Il reste que notre situation est que nous sommes dans le cœur d’un processus d’installation d’un système bien plus complexe à l’usage qu’on ne pense en théorie à propos de cette sorte d’opérations. Il nous paraît aujourd’hui imprudent et utopique, et déraisonnable, de nous tourner vers un autre système, qui demanderait de tout recommencer avec des moyens que nous n’avons pas, qui consumerait encore plus ce que nous avons de plus précieux – le temps – à rattraper les inévitables imperfections, réclamations, demandes d’explication, etc. aussi bien dues à certaines manipulations maladroites de lecteurs, qu’à des imperfections de notre système, qu’à nos propres erreurs. C’est épuisant et c’est débilitant. Cela ne signifie nullement que vous deviez interrompre ce genre de suggestion mais explique que nous n’y répondions pas nécessairement, ni n’en tenions compte éventuellement, du moins pour le temps présent et plutôt par épuisement de nos ressources et du reste que par indifférence. Pour l’instant, notre objectif est de poursuivre dans la voie ouverte, même si elle ne donne pas (encore?) le soutien espéré, jusqu’où nous pourrons aller, avec toujours l’espoir que la situation évolue favorablement.
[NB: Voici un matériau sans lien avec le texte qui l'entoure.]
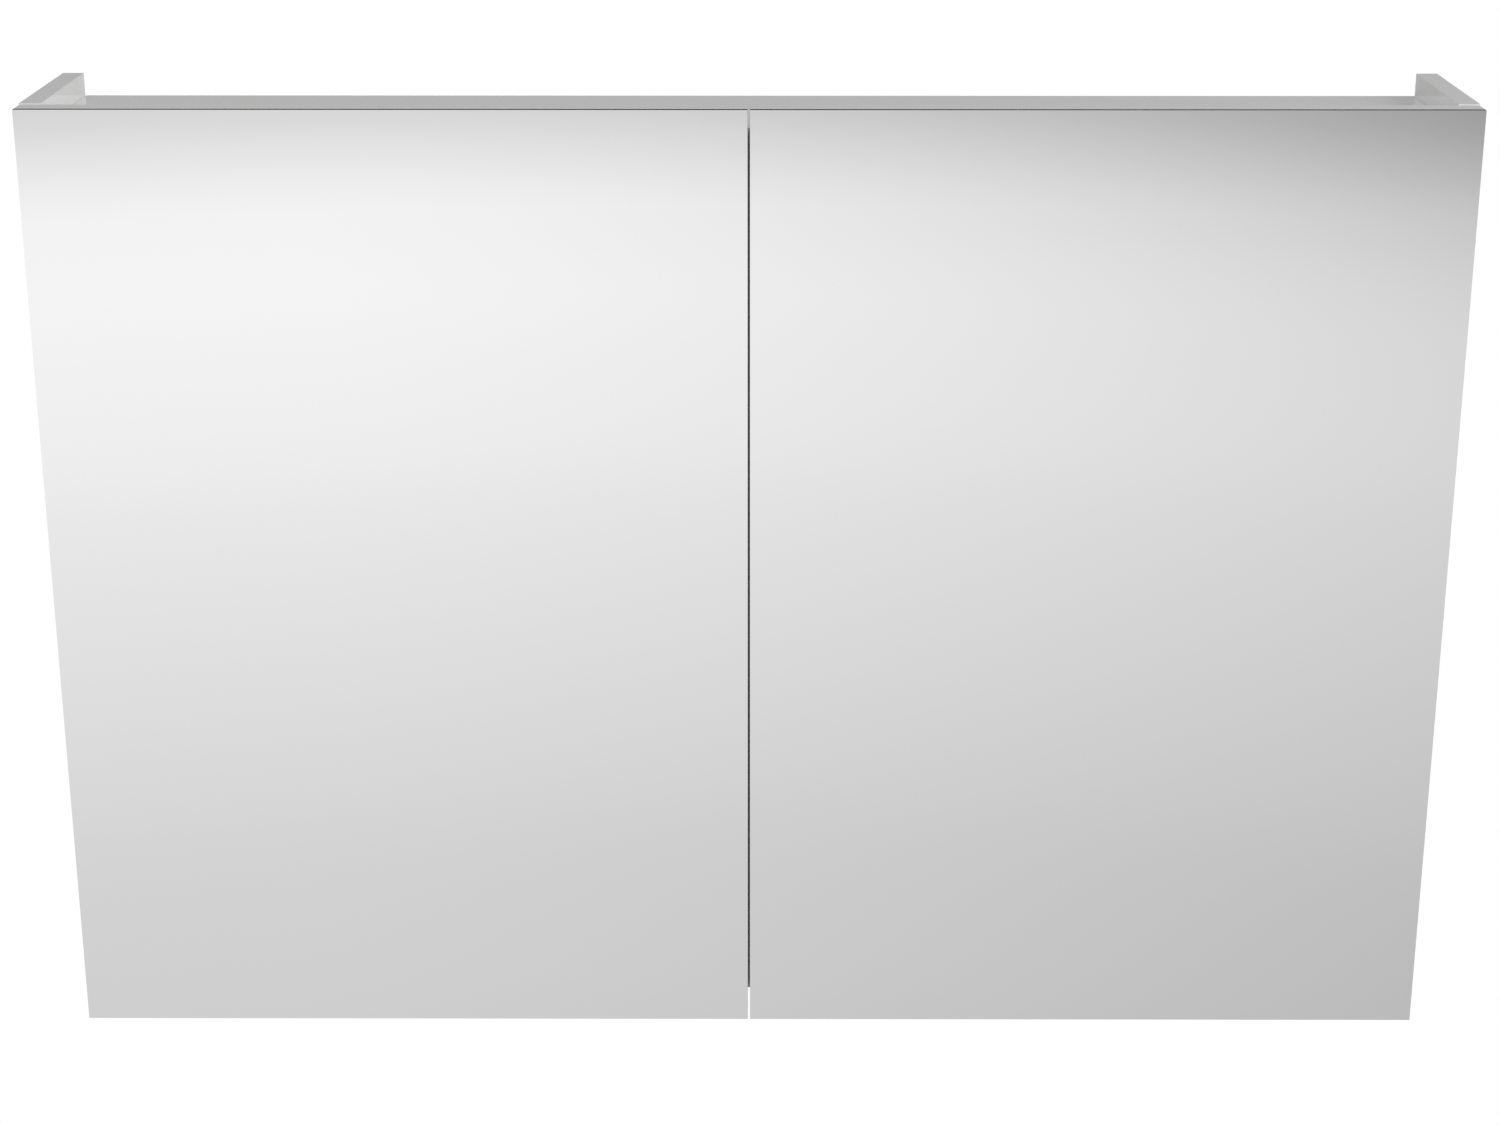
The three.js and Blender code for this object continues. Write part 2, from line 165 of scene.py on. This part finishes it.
# ---- finishes -----------------------------------------------------------
def lacquer():
    """White gloss lacquer: faint orange peel, and a polish that changes a little from place to place."""
    make = Finish("white_gloss_lacquer", Metallic=0.0, IOR=1.5)
    tint = make.mix(make.noise(210 * MM, 2), (0.795, 0.795, 0.791), (0.815, 0.815, 0.810))
    make.set(Base_Color=tint, Roughness=make.vary(make.noise(35 * MM, 4), 0.03, 0.07))
    make.bump(make.noise(3 * MM, 1), 0.01 * MM, 0.12)
    return make.material


def backboard():
    """Hardboard: white foil inside, grey-beige backing paper with short fibres towards the wall."""
    make = Finish("coated_hardboard", Metallic=0.0)
    fibres = make.noise(3.5 * MM, 6, stretch=(1, 1, 0.35))
    paper = make.mix(fibres, (0.44, 0.42, 0.385), (0.58, 0.56, 0.52))
    foil = make.mix(fibres, (0.765, 0.765, 0.76), (0.785, 0.785, 0.78))
    sides = make.mix(make.facing(TO_WALL), foil, paper)
    make.set(Base_Color=sides, Roughness=make.vary(fibres, 0.42, 0.62))
    make.bump(fibres, 0.06 * MM, 0.5)
    return make.material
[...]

Nous ne sommes en rien indifférents à la catégorie des lecteurs qui veulent lire dedefensa.org mais n’ont pas les moyens de s’abonner. Nous restons absolument fermes sur les prix en cours, comme référence principale. Cela n’empêche pas des aménagements. Nous pouvons signaler ici que nous avons ainsi accueilli quelques cas, depuis septembre dernier, et avons offert des arrangements temporaires plus accessibles, y compris des arrangements temporaires d’accès. Nos abonnés ne doivent pas s’en offusquer, ils doivent savoir qu’il s’agissait de cas, si peu nombreux (ils ne font pas tous les doigts des deux mains), qui nous paraissaient évidents et méritaient notre attention. Qu’il soit tout de même ajouté ceci pour notre gouverne à tous: dans deux cas qui venaient de personnes s’étant plaintes des prix par rapport à leurs situations économiques extrêmement précaires, avec détails à cet égard qui nous parurent de bonne foi et convaincants, avec l’affirmation de la nécessité pour eux de suivre dedefensa.org, nos propositions bienveillantes ont provoqué en réponse un silence étonnant. Cette sorte d’incident fait tout de même s’interroger sur la validité et la sincérité de certaines récriminations concernant les abonnements, par exemple se demander si certaines de ces interventions ne sont pas faites pour simplement attaquer le principe de non-gratuité, voire le site lui-même en le dénonçant pour ses pratiques honteuses. Notre site n’a pas que des amis et l’attaque vicieuse est un champ fécond pour l’imagination humaine.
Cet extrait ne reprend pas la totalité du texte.